- Battle of Bali: Part of the Ethiopian–Adal War
| Date | July 1532 |
| Location | Zallah, Bali, Ethiopian Empire |
| Result | Adalite victory |
| Territorial changes | Bali annexed by Adal |

Belligerents
- Adal Sultanate: Ethiopian Empire

Commanders and leaders
- Abbas ibn Abogn Abu Bakr Qecchin: Addalih †

Strength
- 3,250: 3,500

Casualties and losses
- 500 killed 600 wounded: 2,000 killed 200 captured

= Battle of Bali =

1532 battle of Ethiopia–Adal War

The Battle of Bali was fought in 1532 between Adalite forces under Vizier Addoli and the Abyssinian army under Addalih, Governor of Bali.

== Prelude ==
After the Adalites subjugated and islamized the Dawaro region under the command of Hussain Al-Gaturi, Imam Ahmad ibn Ibrahim sent order for Vizier Addoli, the Second-in-command of the Dawaro expedition, to go down to Bali and conquer it. Upon reaching Bali and that the Abyssinian governor of Bali, Addalih, was camped in the town of Zallah on the bank of the Shebelle River, Addoli sent him a message ordering him to surrender and pay the Jizya. Addalih refused stating he was unimpressed with the small size of Addoli's army and ordered his men to bring their families with them in order to prevent fleeing. The two armies met at Zallah on Dhu'l-Hijja 938 AH which corresponds to July or August 1532.

==Battle==
The two armies clashed fiercely with the Adalites having the upper hand until Addalih was flung from his horse by a Somali cavalryman and then beheaded. Seeing the death of their commander the Abyssinian forces broke and fled. As they fled the Adalites slew innumerable fleeing Abyssinian soldiers and captured all their belongings. The Muslim women rode behind their menfolk on mules and helped to capture prisoners. By the end of the battle each woman would boast that they had captured 5 Abyssinian soldiers.

==Aftermath==
The Muslim chronicler notes that following the battle the terrain was covered with the dead and blood flowed like water on the ground.
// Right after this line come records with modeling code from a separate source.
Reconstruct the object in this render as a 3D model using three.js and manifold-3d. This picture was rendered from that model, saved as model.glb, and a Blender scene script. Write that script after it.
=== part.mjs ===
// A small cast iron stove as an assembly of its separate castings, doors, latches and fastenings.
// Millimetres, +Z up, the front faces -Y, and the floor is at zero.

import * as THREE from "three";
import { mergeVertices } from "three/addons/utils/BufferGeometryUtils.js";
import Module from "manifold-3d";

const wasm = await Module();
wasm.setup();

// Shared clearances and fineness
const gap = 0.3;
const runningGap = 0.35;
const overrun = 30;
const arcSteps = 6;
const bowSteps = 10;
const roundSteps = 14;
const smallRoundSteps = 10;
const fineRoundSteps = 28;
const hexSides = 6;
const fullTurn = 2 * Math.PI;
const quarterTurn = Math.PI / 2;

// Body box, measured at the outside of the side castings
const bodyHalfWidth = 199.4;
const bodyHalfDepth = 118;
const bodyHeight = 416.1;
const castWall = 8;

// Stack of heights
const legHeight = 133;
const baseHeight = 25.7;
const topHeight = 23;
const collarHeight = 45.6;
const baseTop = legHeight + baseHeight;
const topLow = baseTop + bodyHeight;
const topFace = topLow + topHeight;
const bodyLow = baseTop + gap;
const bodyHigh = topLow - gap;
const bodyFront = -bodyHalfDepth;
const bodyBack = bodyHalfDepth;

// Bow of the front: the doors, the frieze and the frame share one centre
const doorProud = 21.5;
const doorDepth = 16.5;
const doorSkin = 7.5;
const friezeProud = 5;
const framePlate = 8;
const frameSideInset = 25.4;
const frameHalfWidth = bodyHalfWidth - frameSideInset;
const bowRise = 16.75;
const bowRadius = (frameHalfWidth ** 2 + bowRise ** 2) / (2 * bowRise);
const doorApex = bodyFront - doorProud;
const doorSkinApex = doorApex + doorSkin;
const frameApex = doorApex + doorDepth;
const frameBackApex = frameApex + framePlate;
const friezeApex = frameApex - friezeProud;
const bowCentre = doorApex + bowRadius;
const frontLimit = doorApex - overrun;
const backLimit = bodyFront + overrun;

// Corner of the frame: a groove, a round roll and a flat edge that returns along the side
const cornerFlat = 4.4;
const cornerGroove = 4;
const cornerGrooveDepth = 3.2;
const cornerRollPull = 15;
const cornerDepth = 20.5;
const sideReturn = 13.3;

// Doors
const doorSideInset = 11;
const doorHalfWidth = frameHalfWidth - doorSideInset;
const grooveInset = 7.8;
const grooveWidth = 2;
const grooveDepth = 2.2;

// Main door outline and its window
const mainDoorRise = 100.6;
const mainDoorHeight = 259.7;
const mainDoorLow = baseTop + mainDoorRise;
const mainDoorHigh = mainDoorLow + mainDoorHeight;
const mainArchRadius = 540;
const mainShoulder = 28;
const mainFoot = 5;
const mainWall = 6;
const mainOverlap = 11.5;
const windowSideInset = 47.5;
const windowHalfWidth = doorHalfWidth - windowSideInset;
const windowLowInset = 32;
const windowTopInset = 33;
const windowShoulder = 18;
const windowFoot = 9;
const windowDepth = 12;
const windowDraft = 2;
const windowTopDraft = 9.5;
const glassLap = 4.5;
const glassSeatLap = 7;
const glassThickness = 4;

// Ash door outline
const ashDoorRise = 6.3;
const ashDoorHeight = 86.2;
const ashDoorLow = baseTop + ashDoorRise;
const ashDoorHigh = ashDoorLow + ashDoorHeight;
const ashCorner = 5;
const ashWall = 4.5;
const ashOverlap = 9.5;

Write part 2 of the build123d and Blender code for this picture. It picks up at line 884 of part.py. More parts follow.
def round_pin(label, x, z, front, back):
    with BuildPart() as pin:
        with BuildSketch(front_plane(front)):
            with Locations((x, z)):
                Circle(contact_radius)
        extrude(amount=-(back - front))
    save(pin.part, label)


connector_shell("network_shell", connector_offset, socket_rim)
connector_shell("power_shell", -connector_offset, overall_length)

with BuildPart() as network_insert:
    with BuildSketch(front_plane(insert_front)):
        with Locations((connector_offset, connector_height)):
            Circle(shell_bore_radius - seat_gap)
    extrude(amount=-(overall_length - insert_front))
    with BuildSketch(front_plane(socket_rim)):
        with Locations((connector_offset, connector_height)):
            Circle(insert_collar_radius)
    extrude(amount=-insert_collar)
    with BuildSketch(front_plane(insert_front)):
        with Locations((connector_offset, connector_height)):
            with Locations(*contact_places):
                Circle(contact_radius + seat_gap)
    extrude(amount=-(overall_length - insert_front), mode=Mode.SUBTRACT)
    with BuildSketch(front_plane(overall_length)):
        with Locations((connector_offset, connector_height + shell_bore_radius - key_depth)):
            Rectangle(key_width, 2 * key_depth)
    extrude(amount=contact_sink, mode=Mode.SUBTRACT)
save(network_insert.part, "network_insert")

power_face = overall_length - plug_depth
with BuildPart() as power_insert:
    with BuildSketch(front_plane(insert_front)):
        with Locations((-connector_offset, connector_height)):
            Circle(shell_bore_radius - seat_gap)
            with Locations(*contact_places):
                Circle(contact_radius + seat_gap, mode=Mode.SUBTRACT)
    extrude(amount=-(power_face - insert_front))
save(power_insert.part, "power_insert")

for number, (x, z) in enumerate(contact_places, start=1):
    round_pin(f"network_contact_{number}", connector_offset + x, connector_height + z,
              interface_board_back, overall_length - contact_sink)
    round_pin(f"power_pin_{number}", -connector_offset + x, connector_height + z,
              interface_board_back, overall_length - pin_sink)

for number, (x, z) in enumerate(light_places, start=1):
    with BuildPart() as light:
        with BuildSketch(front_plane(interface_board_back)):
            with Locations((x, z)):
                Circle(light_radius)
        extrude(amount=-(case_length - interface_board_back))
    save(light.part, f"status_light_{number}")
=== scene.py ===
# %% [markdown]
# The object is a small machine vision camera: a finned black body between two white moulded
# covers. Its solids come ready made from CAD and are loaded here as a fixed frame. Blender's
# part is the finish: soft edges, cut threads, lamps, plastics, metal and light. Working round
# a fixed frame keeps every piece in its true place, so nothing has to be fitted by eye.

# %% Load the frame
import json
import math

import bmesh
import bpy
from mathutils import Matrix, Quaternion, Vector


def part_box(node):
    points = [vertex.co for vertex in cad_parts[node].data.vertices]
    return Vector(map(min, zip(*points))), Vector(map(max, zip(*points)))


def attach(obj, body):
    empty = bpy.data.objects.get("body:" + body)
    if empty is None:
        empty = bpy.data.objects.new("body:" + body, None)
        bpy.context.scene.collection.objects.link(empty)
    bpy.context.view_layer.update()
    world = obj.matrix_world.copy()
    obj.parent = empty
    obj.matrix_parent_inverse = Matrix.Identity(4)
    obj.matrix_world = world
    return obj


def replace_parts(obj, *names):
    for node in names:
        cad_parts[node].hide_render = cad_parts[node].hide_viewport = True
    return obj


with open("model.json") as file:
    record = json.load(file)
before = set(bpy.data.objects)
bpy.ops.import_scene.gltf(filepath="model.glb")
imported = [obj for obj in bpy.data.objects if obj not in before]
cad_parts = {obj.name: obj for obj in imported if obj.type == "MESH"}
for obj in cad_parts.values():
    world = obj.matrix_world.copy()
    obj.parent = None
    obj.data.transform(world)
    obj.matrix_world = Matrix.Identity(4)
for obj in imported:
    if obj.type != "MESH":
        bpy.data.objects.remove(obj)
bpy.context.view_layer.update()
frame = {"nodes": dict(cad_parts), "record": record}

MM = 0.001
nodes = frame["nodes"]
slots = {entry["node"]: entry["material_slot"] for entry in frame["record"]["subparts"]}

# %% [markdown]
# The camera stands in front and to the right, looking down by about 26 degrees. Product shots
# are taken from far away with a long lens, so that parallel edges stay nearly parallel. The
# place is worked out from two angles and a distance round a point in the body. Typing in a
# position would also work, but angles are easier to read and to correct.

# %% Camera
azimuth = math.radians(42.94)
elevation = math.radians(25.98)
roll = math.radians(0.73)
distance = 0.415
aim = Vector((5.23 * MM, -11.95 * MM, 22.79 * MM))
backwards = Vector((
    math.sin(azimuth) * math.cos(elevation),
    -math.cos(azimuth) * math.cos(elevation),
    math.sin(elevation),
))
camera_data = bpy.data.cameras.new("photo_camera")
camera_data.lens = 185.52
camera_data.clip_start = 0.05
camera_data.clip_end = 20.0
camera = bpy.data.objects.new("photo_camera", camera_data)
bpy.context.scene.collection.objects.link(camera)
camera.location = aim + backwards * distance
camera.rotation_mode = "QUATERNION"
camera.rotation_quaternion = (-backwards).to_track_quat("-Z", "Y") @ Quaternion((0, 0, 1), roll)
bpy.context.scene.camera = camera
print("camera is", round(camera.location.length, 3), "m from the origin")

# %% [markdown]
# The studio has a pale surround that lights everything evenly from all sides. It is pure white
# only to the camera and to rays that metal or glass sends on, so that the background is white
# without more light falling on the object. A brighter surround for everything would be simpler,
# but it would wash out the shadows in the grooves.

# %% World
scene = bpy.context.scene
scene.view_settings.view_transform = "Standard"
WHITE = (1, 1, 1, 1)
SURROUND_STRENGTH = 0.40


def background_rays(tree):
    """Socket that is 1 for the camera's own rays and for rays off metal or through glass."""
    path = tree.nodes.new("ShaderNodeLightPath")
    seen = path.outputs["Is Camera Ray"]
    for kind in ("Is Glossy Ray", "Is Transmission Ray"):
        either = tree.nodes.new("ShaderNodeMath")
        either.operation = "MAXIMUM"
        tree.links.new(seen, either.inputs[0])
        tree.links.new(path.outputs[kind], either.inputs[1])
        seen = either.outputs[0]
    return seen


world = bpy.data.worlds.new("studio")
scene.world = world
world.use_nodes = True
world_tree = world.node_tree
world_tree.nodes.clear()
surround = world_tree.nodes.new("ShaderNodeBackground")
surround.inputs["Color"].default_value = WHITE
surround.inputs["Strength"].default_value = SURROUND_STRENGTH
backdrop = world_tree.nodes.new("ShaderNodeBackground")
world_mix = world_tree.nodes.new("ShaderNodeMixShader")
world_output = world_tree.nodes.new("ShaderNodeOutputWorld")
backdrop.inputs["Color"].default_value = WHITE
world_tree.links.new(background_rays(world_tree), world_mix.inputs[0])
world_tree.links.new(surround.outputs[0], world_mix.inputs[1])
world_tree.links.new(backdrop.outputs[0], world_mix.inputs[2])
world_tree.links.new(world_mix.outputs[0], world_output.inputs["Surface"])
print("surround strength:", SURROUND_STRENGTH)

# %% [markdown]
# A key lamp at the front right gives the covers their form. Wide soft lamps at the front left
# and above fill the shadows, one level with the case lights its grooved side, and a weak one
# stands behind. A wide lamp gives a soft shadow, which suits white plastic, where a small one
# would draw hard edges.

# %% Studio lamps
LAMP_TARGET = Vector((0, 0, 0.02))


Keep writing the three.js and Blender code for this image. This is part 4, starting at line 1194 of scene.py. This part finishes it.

Innumerable Abyssinian infantrymen were killed along with 3,000 cavalrymen, and 100 Azmachs. 100 Azmachs were also captured and thereafter summarily executed by the victorious Adalites. On the Muslim side however only 2 infantrymen were killed. Addoli took the wife of Addalih as his concubine and on orders from Imam Ahmad hanged an apostate named Naqdiyah outside the gates of Zallah. The Abyssinian womenfolk were divided up among the Adalites as concubines. After battle the entire of Bali was brought to heel and all of the inhabitants embraced Islam. According to oral tradition, Ahmed ibn Ibrahim's troops overwhelmed Bali, destroyed the churches, killed many Christians, and forced those who escaped from the massacre to look for refuge in caves and forests. Imam invaded Bali from the region of Galb, and the Christian forces under Asmach Degelhan.